"Pope Francis Links"
"Pope Francis Links"
Teachers should be paid more, says Pope
Adi Bloom
He may prohibit divorce and condemn abortions. But, on one point, the Pope’s infallibility can be undoubted: he thinks that teachers are grievously underpaid.
Pope Francis has said that it is “an injustice” that teachers are paid so poorly. Speaking to members of an Italian association of teachers and school administrators, the former teacher said: “Teaching is a beautiful profession.
"It’s a pity teachers are badly paid, because it is not just about the time they spend in school, but the time they spend in preparation, the time they spend on each individual student.”
In Argentina, where the Pope was born and taught, many teachers have to take on double shifts merely to earn a decent wage, he said. But, he added: “What state will a teacher be in, after a double shift?”
As a young man, Pope Francis taught literature at the Jesuit-run School of the Immaculate Conception in the Argentinian city of Santa Fe. A former student has said that the Pope, then known as Father Bergoglio, worked hard to challenge, inspire and encourage his pupils.
He also told his pupils to read existentialist and left-wing writers, so that they would be capable of analysing and understanding different arguments, the Pope’s erstwhile student Jorge Milia said. Father Bergoglio also encouraged a group of pupils who wanted to form a Beatles tribute band, Mr Milia added.
“You must not teach just content, but the values and customs of life,” the Pope told the Italian teachers, during a meeting at the Vatican last Saturday. “A computer can teach content.
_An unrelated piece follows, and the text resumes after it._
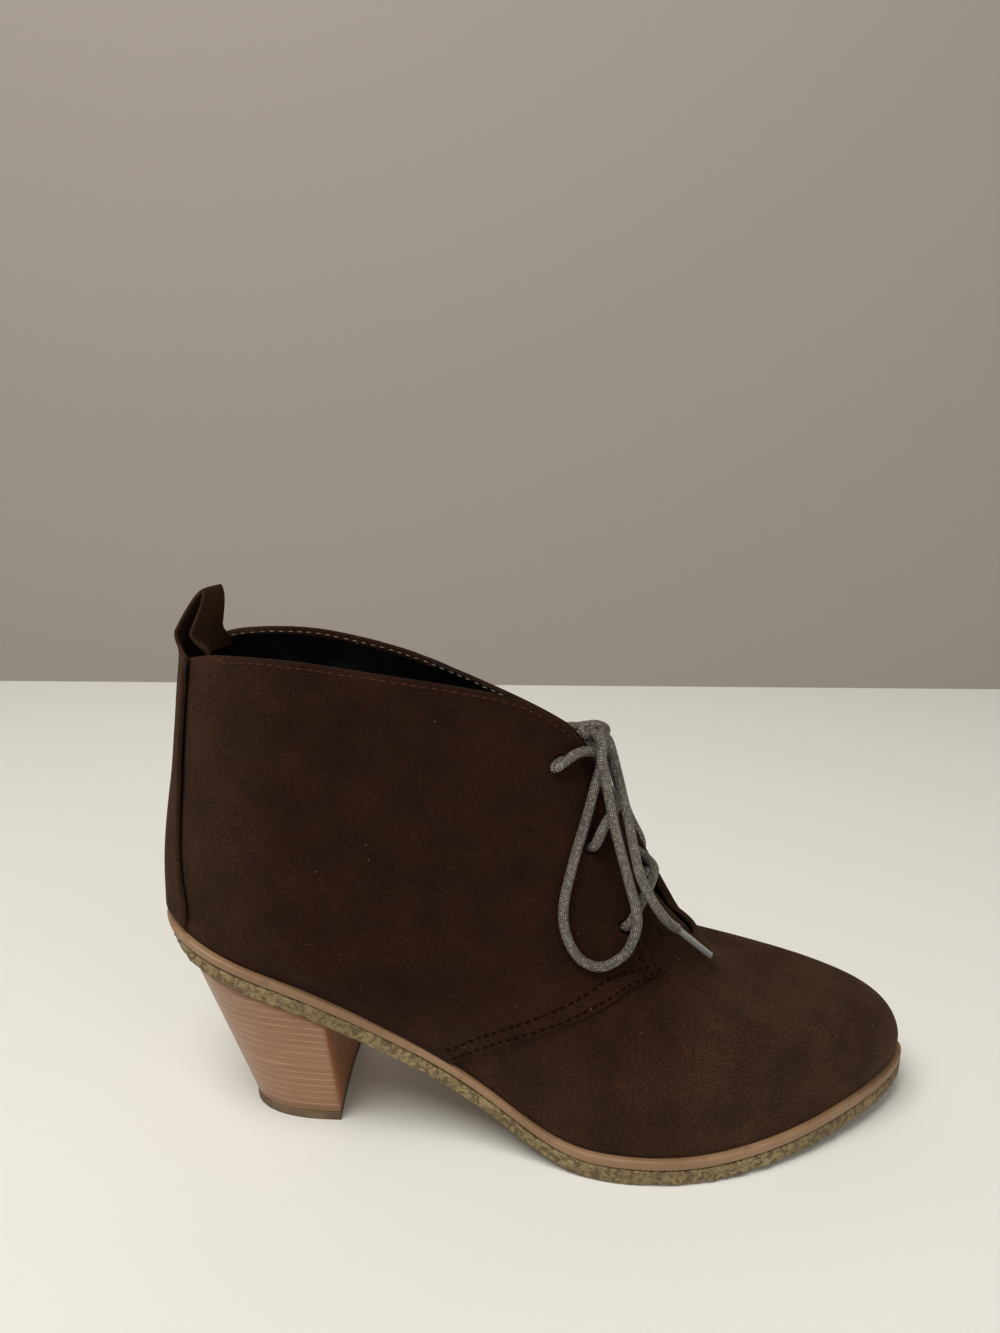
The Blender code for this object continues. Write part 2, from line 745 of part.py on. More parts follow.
def build_pull_strap():
    """Strap up the back seam, which folds over into a pull loop and ends inside the collar."""
    shade = material("strap_nap", (0.060, 0.032, 0.020), 0.95)
    across = 8
    outer, inner = [], []
    for level in [0.03] + [i / ROWS for i in range(1, ROWS + 1)]:
        width = STRAP_WIDTH + (STRAP_FOOT_WIDTH - STRAP_WIDTH) * (1 - level) ** 1.4
        outer_row, inner_row = [], []
        for j in range(across + 1):
            offset = width * (j / across - 0.5)
            side = LATERAL if offset < 0 else MEDIAL
            turn = math.pi
            if 2 * j != across:
                turn = on_side(side, turn_at_half_width(side, level, abs(offset), False))
            inner_row.append(offset_skin(turn, level, 2 * GAP))
            outer_row.append(offset_skin(turn, level, 2 * GAP + STRAP))
        outer.append(outer_row)
        inner.append(inner_row)

    collar = skin(math.pi, 1.0)
    path = [Vector((collar.x + fold.forward, AXIS_Y, collar.z + fold.rise * LOOP_HEIGHT)) for fold in PULL_LOOP]
    edge_lag = outer[-1][0].x - outer[-1][across // 2].x
    for i, middle in enumerate(path):
        before = path[i - 1] if i else Vector((collar.x - 2 * GAP - STRAP / 2, AXIS_Y, collar.z))
        after = path[i + 1] if i + 1 < len(path) else middle + (middle - before)
        along = (after - before).normalized()
        half_thick = Vector((-along.z, 0.0, along.x)) * STRAP / 2
        outer_row, inner_row = [], []
        for j in range(across + 1):
            share = 2 * j / across - 1
            bow = edge_lag * PULL_LOOP[i].bow * share * share
            place = middle + Vector((bow, STRAP_WIDTH / 2 * share, 0.0))
            outer_row.append(place + half_thick)
            inner_row.append(place - half_thick)
        outer.append(outer_row)
        inner.append(inner_row)
    return sheet_solid("pull_strap", shade, outer, inner)


# The lace

def smooth_path(places, spacing):
    """Evenly spaced points on a smooth curve through the places."""
    before = [places[0] * 2 - places[1]] + places
    after = places + [places[-1] * 2 - places[-2]]
    dense = [places[0]]
    for i in range(len(places) - 1):
        a, b, c, d = before[i], places[i], places[i + 1], after[i + 2]
        for u in (k / 16 for k in range(1, 17)):
            bend = (a * 2 - b * 5 + c * 4 - d) * u + (d - a + (b - c) * 3) * u * u
            dense.append(b + ((c - a) + bend) * u / 2)
    run = [0.0]
    for a, b in zip(dense, dense[1:]):
        run.append(run[-1] + (b - a).length)
    steps = max(1, round(run[-1] / spacing))
    path = []
    for k in range(steps + 1):
        i = min(range(len(run)), key=lambda i: abs(run[i] - run[-1] * k / steps))
        path.append(dense[i])
    return path


def tube(name, shade, path, diameter):
    """A solid with eight sides round a path of points."""
    rings = []
    across = (path[1] - path[0]).orthogonal()
    for i, place in enumerate(path):
        along = (path[min(i + 1, len(path) - 1)] - path[max(i - 1, 0)]).normalized()
        across = (across - along * across.dot(along)).normalized()
        up = along.cross(across)
        angles = [math.pi * k / 4 for k in range(8)]
        rings.append([place + (across * math.cos(a) + up * math.sin(a)) * diameter / 2 for a in angles])
    return ladder_solid(name, shade, rings)


def cord(name, shade, path, diameter):
    curve = bpy.data.curves.new(name, "CURVE")
    curve.dimensions = "3D"
    curve.bevel_depth = diameter / 2
    curve.bevel_resolution = 2
    curve.use_fill_caps = True
    spline = curve.splines.new("POLY")
    spline.points.add(len(path) - 1)
    for point, place in zip(spline.points, path):
        point.co = (*place, 1.0)
    curve.materials.append(shade)
    bpy.context.collection.objects.link(bpy.data.objects.new(name, curve))


def build_crossings(shade):
    """Two crossed pairs of strands, each pair joined where they cross."""
    for low, high, name in zip(EYELETS, EYELETS[1:], ("lace_cross_lower", "lace_cross_upper")):
        strands = []
        for side in (LATERAL, MEDIAL):
            path = [offset_skin(eyelet_turn(side, low), low.level, LACE / 2 + 3 * GAP)]
            for strand in CROSSING:
                level = low.level + (high.level - low.level) * strand.rise
                at = side if strand.share > 0 else -side
                turn = abs(strand.share) * facing_turn(at, level)
                path.append(offset_skin(on_side(at, turn), level, strand.out * LACE))
            strands.append(tube(name, shade, smooth_path(path, LACE), LACE))
        first, second = strands
        second.name = name + "_second_strand"
        cut(first, second)
        first.modifiers[-1].operation = "UNION"


def build_knot(shade, middle):
    """The bow's knot as one rounded lump, with its long way from side to side."""
    rings = []
    for i in range(1, 8):
        lean = math.pi * i / 8
        ring = []
        for angle in (math.pi * k / 5 for k in range(10)):
            forward = KNOT_LENGTH / 2 * math.sin(lean) * math.cos(angle)
            up = KNOT_HEIGHT / 2 * math.sin(lean) * math.sin(angle)
            ring.append(middle + Vector((forward, KNOT_WIDTH / 2 * math.cos(lean), up)))
        rings.append(ring)
    return ladder_solid("lace_knot", shade, rings)


def build_lace():
    shade = material("waxed_cord", (0.160, 0.155, 0.150), 0.7)
    clear = material("clear_aglet", (0.60, 0.58, 0.55), 0.15)
    knot = skin(0.0, 1.0) + Vector(KNOT_PLACE) * UNIT

    def path(places, spacing):
        return smooth_path([knot + Vector(place) * UNIT for place in places], spacing)

    build_crossings(shade)
    build_knot(shade, knot)
    tube("lace_top", shade, path(TOP_STRAND, LACE), LACE)
    cord("lace_loop_lateral", shade, path(LATERAL_LOOP, 2.3 * LACE), LACE)
    cord("lace_loop_medial", shade, path(MEDIAL_LOOP, 2.3 * LACE), LACE)
    cord("lace_end_lateral", shade, path(LATERAL_END, 2.3 * LACE), LACE)
    cord("lace_end_medial", shade, path(MEDIAL_END, 2.3 * LACE), LACE)
    cord("aglet_lateral", clear, path(LATERAL_AGLET, 4 * AGLET), AGLET)
    cord("aglet_medial", clear, path(MEDIAL_AGLET, 4 * AGLET), AGLET)


for old in list(bpy.data.objects):
    bpy.data.objects.remove(old, do_unlink=True)

build_outsole()
build_midsole()
build_insole()
build_heel()
build_top_piece()
build_upper()
build_tongue()
build_pull_strap()
build_lace()
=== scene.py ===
# Heeled lace-up ankle boot for the right foot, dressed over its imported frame.
# Metres, +Z up, +X to the toe, -Y the outer side, which faces the camera.
import math

import bmesh
import bpy
import numpy as np
from mathutils import Matrix, Vector
from mathutils.bvhtree import BVHTree


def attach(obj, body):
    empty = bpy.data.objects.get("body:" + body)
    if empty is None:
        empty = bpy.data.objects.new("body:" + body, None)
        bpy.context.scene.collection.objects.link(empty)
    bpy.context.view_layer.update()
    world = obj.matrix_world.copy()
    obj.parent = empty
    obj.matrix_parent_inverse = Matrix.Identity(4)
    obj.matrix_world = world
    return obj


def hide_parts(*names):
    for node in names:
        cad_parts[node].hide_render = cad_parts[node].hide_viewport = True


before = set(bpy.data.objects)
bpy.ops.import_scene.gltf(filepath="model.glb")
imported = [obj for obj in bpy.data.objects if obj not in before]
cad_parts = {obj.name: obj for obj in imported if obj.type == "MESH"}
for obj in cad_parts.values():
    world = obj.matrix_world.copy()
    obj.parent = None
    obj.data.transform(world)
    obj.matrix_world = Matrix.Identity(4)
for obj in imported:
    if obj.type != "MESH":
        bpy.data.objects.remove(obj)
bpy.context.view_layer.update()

# Camera
# It stands in front of the boot's outer side at about the height of a tabletop photograph,
# pitched down 15.4 degrees, with the lens that the floor and the sole's outline fit.
camera_data = bpy.data.cameras.new("camera")
camera_data.sensor_fit = "VERTICAL"
camera_data.sensor_height = 36.0
camera_data.lens = 27.03
camera = bpy.data.objects.new("camera", camera_data)
camera.location = (-0.00527, -0.28713, 0.2253)
camera.rotation_euler = (math.radians(90 - 15.4), 0.0, math.radians(1.7))
bpy.context.collection.objects.link(camera)
bpy.context.scene.camera = camera


# Laces
# Round waxed cotton braid of 3 mm, grey with pale flecks. It runs through three pairs of
# eyelets, crosses twice over the tongue, and is tied in a bow with short ends.
LACE = 0.0030


def mm(*places):
    return [Vector(place) / 1000 for place in places]


def smooth_line(places, spacing):
    """Evenly spaced points on a smooth curve through the places."""
    before = [places[0] * 2 - places[1]] + places
    after = places + [places[-1] * 2 - places[-2]]
    dense = [places[0]]
    for i in range(len(places) - 1):
        a, b, c, d = before[i], places[i], places[i + 1], after[i + 2]
        for u in (k / 16 for k in range(1, 17)):
            bend = (a * 2 - b * 5 + c * 4 - d) * u + (d - a + (b - c) * 3) * u * u
            dense.append(b + ((c - a) + bend) * u / 2)
    run = np.cumsum([0.0] + [(b - a).length for a, b in zip(dense, dense[1:])])
    at = np.linspace(0, run[-1], max(2, round(run[-1] / spacing) + 1))
    table = np.array([tuple(p) for p in dense])
    return [Vector(p) for p in np.stack([np.interp(at, run, table[:, k]) for k in range(3)], 1)]


def round_cord(name, path, diameter, material, sides=12, closed=False):
    """A tube along a path, with rounded ends and a UV map: u round it, v along it."""
    mesh = bmesh.new()
    uv = mesh.loops.layers.uv.new("along")
    radius = diameter / 2
    across = (path[1] - path[0]).orthogonal()
    centres, sizes = list(path), [1.0] * len(path)
    if not closed:
        first, last = (path[0] - path[1]).normalized(), (path[-1] - path[-2]).normalized()
        centres = [path[0] + first * radius * 0.45, path[0] + first * radius * 0.3] + centres
        centres += [path[-1] + last * radius * 0.3, path[-1] + last * radius * 0.45]
        sizes = [0.35, 0.8] + sizes + [0.8, 0.35]
    rings, run = [], [0.0]
    for i, place in enumerate(centres):
        low, high = max(i - 1, 0), min(i + 1, len(centres) - 1)
        if closed:
            low, high = i - 1, (i + 1) % len(centres)
        along = (centres[high] - centres[low]).normalized()
        across = (across - along * across.dot(along)).normalized()
        up = along.cross(across)
        angles = [2 * math.pi * k / sides for k in range(sides)]
        ring = [across * math.cos(a) + up * math.sin(a) for a in angles]
        rings.append([mesh.verts.new(place + r * radius * sizes[i]) for r in ring])
        if i:
            run.append(run[-1] + (place - centres[i - 1]).length / (math.pi * diameter))
    pairs = list(zip(range(len(rings) - 1), range(1, len(rings))))
    if closed:
        pairs.append((len(rings) - 1, 0))
    for i, j in pairs:
        v0, v1 = run[i], run[j] if j else run[i] + (run[1] - run[0])
        for k in range(sides):
            m = (k + 1) % sides
            face = mesh.faces.new((rings[i][k], rings[i][m], rings[j][m], rings[j][k]))
            for loop, place in zip(face.loops, ((k, v0), (k + 1, v0), (k + 1, v1), (k, v1))):
                loop[uv].uv = (place[0] / sides, place[1])
    if not closed:
        mesh.faces.new(list(reversed(rings[0])))
        mesh.faces.new(rings[-1])
    bmesh.ops.recalc_face_normals(mesh, faces=mesh.faces)
    data = bpy.data.meshes.new(name)
    mesh.to_mesh(data)
    mesh.free()
    data.materials.append(material)
    data.shade_smooth()
    piece = bpy.data.objects.new(name, data)
    bpy.context.collection.objects.link(piece)
    return piece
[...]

Instead…you must transmit: how to love, how to understand which values and customs create harmony in society. For that, we need good teachers.”
The Pope was addressing the teachers’ union on the occasion of its 70thanniversary.
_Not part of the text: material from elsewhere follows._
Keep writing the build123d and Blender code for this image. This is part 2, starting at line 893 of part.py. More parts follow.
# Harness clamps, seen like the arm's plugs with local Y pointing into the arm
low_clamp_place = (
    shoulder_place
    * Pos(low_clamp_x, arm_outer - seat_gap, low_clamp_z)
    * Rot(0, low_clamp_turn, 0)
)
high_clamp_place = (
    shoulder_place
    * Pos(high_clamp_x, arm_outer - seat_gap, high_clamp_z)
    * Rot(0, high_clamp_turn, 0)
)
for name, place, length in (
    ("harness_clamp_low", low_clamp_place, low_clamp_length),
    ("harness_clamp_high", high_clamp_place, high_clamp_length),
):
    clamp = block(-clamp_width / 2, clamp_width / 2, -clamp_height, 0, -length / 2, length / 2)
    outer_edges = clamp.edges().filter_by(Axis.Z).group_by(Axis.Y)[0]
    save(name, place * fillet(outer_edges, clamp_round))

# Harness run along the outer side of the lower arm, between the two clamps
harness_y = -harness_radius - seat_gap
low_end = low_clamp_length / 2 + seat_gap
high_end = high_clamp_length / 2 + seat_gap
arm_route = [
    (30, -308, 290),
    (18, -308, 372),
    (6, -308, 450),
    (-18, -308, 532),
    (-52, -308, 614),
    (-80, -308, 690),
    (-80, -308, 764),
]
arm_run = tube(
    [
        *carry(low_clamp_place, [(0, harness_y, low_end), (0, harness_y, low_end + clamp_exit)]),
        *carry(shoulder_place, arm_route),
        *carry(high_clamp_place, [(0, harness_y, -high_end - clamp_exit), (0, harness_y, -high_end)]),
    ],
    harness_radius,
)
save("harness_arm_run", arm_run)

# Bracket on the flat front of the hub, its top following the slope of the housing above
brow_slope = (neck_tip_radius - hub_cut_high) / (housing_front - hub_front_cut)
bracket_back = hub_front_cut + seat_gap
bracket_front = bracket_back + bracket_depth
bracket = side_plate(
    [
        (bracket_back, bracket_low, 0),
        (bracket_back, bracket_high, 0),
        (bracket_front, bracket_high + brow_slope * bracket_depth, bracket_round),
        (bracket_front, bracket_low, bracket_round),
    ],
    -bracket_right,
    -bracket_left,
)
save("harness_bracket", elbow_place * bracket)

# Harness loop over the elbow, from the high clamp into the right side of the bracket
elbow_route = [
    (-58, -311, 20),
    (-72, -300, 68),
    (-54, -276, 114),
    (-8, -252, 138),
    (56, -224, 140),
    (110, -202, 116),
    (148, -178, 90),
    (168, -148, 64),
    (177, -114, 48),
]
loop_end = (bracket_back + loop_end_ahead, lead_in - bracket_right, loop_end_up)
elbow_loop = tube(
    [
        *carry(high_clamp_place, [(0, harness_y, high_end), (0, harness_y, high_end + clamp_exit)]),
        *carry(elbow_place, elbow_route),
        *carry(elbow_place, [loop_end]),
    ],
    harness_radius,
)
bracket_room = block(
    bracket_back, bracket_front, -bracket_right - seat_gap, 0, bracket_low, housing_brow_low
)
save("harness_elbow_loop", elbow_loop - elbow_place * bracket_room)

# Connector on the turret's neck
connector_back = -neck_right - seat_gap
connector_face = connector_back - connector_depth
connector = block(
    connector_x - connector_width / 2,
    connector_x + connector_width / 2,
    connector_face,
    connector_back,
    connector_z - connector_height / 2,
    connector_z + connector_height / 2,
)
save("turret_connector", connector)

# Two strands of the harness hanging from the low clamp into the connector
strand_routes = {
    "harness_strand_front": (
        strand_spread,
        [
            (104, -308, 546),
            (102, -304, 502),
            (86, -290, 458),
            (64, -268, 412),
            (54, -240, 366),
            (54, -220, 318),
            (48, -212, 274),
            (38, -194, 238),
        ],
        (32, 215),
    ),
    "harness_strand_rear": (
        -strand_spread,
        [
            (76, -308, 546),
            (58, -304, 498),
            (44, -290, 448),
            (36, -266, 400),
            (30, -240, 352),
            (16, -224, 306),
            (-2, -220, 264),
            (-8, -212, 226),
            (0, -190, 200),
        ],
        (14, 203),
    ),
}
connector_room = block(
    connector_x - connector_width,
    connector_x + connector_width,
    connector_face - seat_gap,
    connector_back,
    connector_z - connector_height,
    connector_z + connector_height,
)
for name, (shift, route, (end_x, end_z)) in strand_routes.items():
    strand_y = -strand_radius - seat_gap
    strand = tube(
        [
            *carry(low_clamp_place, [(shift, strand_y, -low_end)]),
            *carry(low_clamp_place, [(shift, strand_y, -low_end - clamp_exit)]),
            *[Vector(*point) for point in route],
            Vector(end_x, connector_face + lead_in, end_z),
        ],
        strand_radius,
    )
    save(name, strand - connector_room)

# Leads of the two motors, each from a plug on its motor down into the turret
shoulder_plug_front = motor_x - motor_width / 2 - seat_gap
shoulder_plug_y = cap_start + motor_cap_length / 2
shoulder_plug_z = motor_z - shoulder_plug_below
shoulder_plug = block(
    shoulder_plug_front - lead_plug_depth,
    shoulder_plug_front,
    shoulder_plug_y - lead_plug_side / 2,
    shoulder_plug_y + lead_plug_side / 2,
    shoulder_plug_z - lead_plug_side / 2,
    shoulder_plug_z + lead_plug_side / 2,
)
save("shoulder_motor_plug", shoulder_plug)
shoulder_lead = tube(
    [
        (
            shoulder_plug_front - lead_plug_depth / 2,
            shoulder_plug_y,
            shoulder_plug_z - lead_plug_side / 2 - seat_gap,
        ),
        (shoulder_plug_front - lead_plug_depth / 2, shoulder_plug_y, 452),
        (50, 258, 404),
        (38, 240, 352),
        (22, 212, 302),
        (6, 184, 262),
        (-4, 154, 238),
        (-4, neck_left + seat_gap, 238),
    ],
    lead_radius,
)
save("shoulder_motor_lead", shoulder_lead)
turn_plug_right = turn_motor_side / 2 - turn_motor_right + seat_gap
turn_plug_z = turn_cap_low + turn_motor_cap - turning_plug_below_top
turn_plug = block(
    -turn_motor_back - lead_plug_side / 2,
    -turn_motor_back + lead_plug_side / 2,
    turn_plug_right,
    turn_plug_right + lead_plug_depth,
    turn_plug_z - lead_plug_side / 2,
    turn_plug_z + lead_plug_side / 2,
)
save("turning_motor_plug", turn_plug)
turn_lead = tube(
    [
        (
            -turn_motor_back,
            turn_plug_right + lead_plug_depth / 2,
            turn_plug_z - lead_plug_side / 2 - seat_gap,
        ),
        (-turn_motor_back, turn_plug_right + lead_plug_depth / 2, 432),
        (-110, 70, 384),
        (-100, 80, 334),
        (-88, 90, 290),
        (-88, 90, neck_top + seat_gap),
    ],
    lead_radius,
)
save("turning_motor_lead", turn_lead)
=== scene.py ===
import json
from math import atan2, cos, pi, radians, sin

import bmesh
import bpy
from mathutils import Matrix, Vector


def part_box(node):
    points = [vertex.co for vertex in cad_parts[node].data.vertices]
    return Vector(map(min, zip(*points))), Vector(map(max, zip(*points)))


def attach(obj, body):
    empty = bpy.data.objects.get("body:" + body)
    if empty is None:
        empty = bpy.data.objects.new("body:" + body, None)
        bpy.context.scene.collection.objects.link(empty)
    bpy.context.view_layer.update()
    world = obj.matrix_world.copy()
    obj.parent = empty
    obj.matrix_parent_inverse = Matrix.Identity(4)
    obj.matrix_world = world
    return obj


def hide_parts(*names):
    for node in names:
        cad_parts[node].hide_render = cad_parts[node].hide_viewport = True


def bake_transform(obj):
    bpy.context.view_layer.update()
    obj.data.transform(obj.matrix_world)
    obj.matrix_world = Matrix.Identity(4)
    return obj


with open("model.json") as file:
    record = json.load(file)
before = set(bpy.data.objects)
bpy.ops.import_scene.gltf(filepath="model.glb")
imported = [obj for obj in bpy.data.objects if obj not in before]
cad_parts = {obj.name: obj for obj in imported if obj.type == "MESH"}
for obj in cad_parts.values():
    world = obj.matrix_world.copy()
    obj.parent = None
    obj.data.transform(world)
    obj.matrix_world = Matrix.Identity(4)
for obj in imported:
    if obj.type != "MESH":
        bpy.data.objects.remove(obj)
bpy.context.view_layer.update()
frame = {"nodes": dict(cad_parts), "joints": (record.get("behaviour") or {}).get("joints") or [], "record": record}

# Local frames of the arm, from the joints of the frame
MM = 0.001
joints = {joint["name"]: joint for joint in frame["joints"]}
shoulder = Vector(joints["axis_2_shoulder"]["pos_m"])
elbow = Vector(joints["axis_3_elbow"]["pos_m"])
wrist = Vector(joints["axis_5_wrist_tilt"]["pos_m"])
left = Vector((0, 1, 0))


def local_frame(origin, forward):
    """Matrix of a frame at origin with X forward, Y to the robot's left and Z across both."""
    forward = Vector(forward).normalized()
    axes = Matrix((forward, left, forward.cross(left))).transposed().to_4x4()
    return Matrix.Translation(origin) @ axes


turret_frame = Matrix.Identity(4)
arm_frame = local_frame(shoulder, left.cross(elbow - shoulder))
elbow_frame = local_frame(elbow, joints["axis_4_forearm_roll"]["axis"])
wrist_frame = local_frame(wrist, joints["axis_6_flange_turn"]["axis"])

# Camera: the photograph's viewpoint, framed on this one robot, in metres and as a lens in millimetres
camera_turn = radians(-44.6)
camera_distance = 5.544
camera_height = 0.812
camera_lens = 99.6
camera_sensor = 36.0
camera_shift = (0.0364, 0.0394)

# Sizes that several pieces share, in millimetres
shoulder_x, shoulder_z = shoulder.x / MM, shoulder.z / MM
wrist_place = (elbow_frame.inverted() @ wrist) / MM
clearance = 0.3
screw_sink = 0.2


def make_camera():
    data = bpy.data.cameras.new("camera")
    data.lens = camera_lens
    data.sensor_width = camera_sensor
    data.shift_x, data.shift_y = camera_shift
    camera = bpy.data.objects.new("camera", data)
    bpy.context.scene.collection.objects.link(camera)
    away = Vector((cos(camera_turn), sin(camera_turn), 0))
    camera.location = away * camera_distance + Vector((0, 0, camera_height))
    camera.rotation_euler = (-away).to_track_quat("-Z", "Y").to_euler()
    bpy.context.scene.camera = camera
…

Pontificating to his guests, Pope Francis said that working as a teacher was similar to being a spiritual parent to pupils. “It is a beautiful and badly paid job, because it allows us to see the people who are entrusted to our care grow, day after day,” he said. “It is a great responsibility.
“Teaching is a serious commitment that only a mature and balanced personality can take on. Such a commitment can be intimidating.”
This is particularly true when teachers are dealing with difficult children, he said: “The duty of a good teacher – all the more for a Christian teacher – is to love his or her more difficult, weaker, more disadvantaged students with greater intensity.
“I ask you to love ‘difficult’ students more. There are some who really try our patience, but we have to love them more: those who do not want to study, those who find themselves in difficult conditions, the disabled and the foreigners, who today pose a great challenge for schools.”